-- BEGIN --
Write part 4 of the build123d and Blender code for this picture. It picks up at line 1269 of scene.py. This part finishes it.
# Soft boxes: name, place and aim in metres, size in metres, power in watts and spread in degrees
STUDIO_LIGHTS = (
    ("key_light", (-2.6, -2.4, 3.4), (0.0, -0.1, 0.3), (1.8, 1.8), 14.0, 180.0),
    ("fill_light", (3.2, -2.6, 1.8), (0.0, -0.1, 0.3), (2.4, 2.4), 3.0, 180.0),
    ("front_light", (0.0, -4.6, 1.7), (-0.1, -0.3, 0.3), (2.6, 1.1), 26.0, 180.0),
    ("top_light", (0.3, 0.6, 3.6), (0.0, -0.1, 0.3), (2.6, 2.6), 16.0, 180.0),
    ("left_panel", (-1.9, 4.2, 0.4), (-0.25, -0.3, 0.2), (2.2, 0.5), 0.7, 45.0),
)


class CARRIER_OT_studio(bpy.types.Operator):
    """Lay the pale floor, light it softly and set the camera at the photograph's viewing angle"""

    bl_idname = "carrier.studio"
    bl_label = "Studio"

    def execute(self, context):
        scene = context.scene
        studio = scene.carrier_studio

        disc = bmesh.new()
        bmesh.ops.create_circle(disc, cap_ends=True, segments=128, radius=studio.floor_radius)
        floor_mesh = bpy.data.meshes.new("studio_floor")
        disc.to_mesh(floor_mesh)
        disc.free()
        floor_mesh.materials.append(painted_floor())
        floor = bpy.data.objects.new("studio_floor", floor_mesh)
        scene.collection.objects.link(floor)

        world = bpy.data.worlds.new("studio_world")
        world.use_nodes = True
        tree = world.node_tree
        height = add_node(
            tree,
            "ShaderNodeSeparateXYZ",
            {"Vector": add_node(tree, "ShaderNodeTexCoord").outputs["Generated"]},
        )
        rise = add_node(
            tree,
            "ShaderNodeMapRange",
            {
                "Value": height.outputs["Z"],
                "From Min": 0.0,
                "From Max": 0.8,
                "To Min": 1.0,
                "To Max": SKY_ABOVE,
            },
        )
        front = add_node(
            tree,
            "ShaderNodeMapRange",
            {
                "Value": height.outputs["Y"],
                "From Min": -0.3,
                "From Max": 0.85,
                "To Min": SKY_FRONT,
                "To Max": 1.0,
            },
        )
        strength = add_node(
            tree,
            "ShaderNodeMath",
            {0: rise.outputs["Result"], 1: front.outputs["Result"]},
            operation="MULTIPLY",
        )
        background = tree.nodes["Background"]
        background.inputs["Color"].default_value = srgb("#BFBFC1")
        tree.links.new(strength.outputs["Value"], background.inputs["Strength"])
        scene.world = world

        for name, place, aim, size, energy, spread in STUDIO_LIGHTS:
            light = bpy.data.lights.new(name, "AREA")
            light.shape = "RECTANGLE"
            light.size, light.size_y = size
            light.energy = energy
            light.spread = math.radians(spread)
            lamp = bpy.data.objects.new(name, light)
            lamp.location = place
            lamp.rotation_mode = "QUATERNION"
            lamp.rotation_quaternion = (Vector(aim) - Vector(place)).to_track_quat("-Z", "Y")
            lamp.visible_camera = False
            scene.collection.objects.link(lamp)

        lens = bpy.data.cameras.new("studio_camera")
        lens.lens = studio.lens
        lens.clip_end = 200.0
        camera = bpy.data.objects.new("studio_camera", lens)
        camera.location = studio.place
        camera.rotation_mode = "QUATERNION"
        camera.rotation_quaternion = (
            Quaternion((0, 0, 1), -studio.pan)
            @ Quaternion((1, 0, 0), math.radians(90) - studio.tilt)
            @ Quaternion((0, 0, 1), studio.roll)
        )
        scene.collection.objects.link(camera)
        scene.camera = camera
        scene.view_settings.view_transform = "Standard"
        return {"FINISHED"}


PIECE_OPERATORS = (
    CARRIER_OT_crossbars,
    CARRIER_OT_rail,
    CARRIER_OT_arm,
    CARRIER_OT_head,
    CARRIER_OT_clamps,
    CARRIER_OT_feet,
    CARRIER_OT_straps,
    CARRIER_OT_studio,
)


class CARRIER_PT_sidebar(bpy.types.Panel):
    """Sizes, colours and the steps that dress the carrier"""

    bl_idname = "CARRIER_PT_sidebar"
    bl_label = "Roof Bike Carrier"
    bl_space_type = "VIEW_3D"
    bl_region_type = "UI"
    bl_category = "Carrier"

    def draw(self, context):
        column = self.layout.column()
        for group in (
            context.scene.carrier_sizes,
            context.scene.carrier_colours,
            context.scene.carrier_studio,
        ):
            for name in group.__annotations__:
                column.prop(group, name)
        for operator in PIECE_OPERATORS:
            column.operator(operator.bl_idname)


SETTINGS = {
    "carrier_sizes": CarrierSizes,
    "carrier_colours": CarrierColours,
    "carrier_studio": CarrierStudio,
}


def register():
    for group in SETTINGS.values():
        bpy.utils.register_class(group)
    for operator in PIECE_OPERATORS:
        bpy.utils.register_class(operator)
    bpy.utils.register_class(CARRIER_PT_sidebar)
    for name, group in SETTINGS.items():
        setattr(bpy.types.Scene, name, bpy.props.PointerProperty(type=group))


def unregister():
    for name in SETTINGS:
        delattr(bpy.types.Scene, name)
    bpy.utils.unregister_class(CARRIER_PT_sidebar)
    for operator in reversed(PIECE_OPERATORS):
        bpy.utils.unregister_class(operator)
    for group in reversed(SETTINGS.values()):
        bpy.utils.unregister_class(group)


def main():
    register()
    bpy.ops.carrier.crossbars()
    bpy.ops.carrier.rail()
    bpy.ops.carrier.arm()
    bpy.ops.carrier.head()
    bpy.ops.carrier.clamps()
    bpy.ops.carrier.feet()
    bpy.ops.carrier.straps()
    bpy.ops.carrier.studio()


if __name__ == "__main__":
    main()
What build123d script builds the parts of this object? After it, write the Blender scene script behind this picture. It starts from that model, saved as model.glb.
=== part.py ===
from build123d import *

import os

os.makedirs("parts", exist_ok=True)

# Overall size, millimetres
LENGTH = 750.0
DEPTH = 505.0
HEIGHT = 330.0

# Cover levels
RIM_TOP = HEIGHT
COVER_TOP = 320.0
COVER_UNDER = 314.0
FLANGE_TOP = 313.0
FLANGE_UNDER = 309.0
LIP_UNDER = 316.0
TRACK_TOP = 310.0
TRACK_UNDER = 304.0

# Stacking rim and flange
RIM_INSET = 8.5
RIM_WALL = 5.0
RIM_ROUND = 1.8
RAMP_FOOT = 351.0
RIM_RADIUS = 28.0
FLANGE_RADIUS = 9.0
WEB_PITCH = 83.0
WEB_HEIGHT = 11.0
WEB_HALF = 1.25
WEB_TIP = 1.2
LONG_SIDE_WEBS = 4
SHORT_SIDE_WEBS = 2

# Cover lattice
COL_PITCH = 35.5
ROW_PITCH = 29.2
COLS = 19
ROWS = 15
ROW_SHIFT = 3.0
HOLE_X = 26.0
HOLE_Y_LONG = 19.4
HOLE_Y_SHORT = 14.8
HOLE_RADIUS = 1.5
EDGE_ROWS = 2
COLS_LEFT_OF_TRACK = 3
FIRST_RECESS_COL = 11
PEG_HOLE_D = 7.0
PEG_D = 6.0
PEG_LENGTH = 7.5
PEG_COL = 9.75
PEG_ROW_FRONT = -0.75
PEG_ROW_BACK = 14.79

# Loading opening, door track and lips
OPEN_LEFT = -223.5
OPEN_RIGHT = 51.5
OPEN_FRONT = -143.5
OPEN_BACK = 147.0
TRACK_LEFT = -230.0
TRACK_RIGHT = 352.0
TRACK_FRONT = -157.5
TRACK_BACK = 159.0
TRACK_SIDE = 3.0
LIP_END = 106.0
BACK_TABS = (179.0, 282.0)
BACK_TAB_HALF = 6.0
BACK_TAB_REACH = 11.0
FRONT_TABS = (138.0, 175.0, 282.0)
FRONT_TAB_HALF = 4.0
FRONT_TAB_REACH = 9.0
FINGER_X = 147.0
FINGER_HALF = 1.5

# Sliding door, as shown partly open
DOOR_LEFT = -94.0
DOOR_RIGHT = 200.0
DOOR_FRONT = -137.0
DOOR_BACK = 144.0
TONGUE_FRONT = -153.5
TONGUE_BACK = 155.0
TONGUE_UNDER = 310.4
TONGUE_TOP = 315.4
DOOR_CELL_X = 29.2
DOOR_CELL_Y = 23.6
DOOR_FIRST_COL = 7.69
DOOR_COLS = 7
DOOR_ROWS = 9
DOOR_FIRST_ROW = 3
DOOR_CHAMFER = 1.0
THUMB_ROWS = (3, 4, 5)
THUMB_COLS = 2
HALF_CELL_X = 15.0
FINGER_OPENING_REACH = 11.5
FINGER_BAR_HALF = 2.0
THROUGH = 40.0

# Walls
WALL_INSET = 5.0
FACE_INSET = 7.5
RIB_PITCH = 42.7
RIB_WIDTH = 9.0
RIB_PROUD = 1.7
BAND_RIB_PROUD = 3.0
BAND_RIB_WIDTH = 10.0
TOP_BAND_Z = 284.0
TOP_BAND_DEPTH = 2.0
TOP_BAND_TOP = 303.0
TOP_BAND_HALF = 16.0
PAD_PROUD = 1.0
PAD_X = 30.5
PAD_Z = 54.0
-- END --
-- BEGIN --
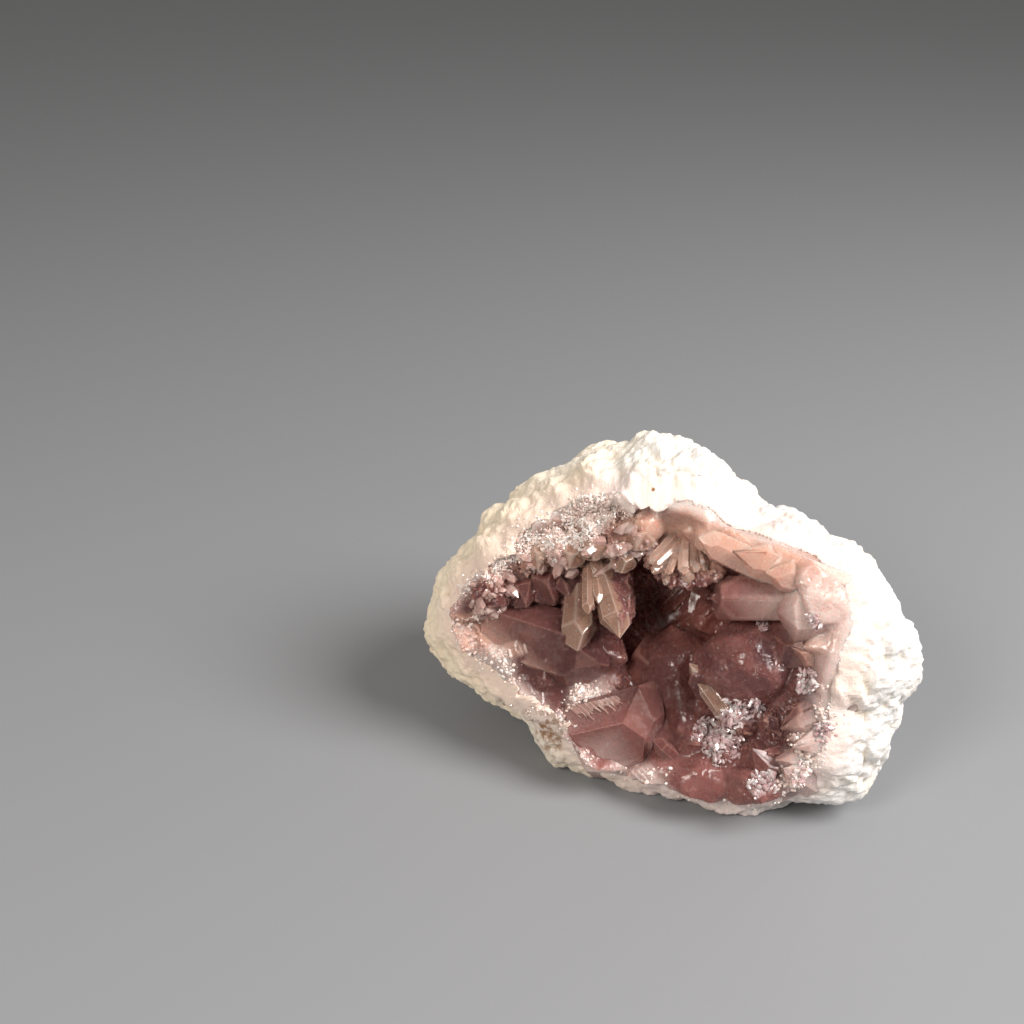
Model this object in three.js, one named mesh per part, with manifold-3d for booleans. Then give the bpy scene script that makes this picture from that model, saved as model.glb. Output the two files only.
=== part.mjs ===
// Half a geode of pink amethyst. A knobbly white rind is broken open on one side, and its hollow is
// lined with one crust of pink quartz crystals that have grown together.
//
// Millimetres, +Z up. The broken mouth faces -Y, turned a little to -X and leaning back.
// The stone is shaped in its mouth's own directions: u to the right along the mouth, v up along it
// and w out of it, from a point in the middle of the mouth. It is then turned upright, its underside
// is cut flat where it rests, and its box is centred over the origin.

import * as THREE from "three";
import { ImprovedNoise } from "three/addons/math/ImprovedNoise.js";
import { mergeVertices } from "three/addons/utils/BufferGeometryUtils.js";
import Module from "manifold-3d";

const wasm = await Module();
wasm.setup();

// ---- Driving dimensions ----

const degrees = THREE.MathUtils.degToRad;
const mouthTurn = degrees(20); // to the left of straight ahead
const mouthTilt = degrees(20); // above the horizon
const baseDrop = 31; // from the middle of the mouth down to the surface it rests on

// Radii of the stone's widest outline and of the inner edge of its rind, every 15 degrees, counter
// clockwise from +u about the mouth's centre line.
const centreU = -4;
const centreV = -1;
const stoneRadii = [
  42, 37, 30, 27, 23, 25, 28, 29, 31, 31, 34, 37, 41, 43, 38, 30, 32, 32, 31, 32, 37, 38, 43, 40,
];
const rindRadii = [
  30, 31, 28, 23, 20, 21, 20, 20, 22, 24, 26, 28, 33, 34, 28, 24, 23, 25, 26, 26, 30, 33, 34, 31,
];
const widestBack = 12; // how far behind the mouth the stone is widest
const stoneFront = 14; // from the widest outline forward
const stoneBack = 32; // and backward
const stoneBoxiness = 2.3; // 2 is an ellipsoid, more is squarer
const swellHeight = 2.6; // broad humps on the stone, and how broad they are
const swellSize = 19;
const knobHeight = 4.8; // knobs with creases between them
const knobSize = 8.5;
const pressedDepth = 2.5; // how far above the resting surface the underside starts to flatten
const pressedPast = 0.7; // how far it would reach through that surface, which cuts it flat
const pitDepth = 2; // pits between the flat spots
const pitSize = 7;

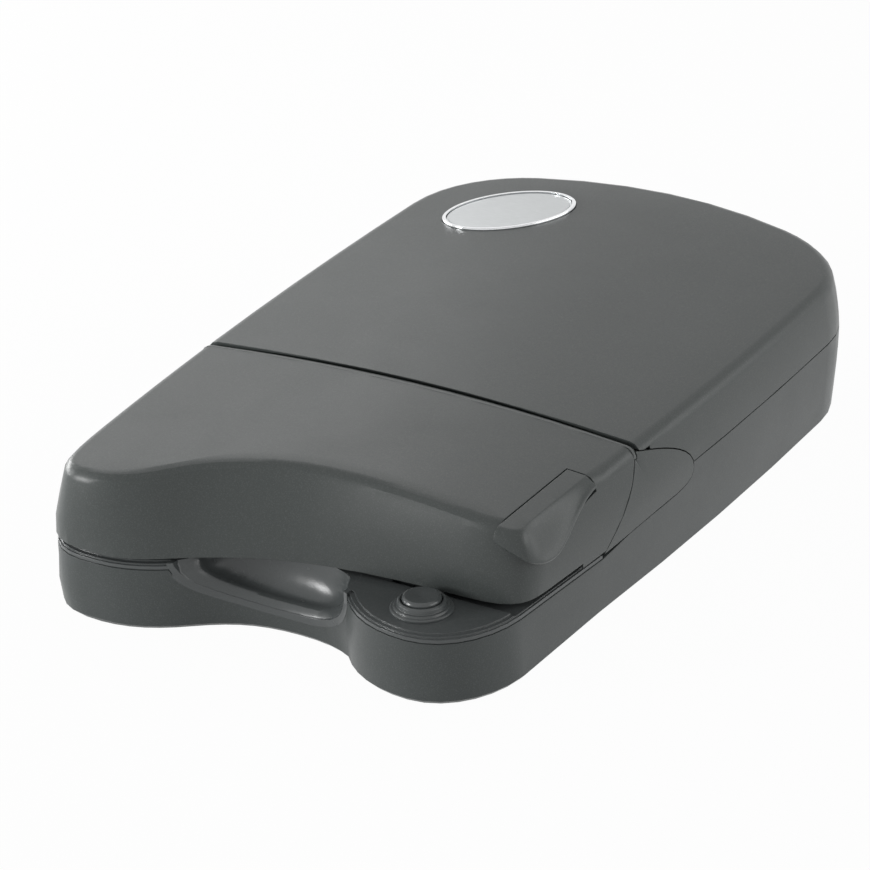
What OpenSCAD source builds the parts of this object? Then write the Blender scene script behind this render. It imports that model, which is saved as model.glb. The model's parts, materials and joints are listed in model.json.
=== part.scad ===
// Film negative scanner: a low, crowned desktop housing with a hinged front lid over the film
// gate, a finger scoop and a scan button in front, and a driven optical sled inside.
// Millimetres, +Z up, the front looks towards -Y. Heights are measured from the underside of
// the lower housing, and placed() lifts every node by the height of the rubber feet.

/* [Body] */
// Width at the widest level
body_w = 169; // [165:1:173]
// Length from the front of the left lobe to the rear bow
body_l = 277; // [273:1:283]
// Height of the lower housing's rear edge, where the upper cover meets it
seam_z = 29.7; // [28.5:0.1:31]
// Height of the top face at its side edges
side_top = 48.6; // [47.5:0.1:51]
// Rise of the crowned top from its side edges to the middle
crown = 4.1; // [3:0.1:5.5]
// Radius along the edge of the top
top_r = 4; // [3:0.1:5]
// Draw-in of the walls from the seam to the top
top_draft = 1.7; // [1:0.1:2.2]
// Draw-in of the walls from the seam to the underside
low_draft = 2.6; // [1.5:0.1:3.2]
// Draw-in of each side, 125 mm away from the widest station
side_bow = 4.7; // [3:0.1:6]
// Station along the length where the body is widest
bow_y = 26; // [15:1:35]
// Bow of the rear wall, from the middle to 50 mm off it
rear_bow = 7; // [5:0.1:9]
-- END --
-- BEGIN --
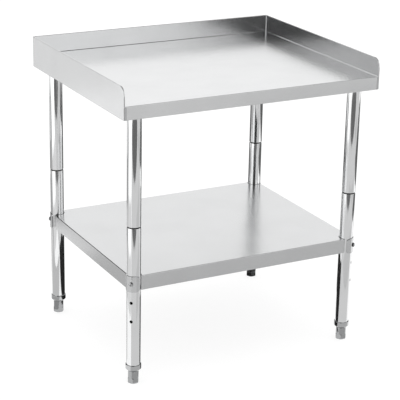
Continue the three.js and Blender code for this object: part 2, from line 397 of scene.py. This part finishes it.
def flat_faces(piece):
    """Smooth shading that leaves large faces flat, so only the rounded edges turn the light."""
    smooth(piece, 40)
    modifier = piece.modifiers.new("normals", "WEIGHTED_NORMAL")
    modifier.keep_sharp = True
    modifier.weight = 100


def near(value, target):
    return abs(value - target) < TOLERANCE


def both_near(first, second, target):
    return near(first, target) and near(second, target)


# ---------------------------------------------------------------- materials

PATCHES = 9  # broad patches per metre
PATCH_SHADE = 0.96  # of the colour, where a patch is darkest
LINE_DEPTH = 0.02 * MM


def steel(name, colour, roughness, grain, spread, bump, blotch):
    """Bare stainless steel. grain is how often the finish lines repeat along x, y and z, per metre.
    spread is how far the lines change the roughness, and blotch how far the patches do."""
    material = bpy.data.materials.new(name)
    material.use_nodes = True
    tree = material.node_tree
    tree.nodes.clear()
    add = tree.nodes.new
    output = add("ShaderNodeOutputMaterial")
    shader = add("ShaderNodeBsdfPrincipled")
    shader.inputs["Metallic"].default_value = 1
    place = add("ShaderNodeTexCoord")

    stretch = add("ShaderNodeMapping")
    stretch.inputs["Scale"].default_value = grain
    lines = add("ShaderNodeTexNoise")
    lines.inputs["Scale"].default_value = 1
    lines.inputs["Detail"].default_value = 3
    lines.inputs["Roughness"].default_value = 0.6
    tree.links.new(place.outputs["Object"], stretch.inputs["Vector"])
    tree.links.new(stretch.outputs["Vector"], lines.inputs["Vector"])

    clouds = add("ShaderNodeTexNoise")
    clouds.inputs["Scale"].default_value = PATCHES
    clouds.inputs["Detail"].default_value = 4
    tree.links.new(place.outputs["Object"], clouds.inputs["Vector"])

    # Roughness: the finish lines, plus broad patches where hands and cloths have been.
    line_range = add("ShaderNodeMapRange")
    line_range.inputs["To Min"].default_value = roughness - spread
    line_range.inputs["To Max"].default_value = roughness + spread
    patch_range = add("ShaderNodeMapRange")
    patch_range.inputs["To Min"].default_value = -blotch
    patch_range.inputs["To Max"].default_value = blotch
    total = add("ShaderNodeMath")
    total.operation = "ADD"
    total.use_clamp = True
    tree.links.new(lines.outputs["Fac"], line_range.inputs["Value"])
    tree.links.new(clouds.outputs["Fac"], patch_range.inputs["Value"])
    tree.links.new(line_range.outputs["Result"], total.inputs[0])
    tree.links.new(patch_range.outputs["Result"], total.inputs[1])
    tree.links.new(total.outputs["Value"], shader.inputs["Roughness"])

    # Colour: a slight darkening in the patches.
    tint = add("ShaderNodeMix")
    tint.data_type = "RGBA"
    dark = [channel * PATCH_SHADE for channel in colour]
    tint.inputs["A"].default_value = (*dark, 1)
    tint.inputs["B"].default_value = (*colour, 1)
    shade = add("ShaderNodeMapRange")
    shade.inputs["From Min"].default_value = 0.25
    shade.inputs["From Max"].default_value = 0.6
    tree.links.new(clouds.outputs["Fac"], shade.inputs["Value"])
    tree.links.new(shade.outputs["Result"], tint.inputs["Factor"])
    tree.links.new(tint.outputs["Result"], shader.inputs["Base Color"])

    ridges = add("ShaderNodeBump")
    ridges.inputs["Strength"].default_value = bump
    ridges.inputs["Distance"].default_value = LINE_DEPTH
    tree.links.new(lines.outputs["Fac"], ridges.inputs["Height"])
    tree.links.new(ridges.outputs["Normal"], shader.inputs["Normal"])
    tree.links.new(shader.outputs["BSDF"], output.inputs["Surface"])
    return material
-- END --
• _Work to do_
Transcribe the records above exactly, beginning at the line that contains "Continue the three.js" and ending with the line that contains "modifier.weight = 100", both included, and nothing else.

• _Solution for this problem_
Continue the three.js and Blender code for this object: part 2, from line 397 of scene.py. This part finishes it.
def flat_faces(piece):
    """Smooth shading that leaves large faces flat, so only the rounded edges turn the light."""
    smooth(piece, 40)
    modifier = piece.modifiers.new("normals", "WEIGHTED_NORMAL")
    modifier.keep_sharp = True
    modifier.weight = 100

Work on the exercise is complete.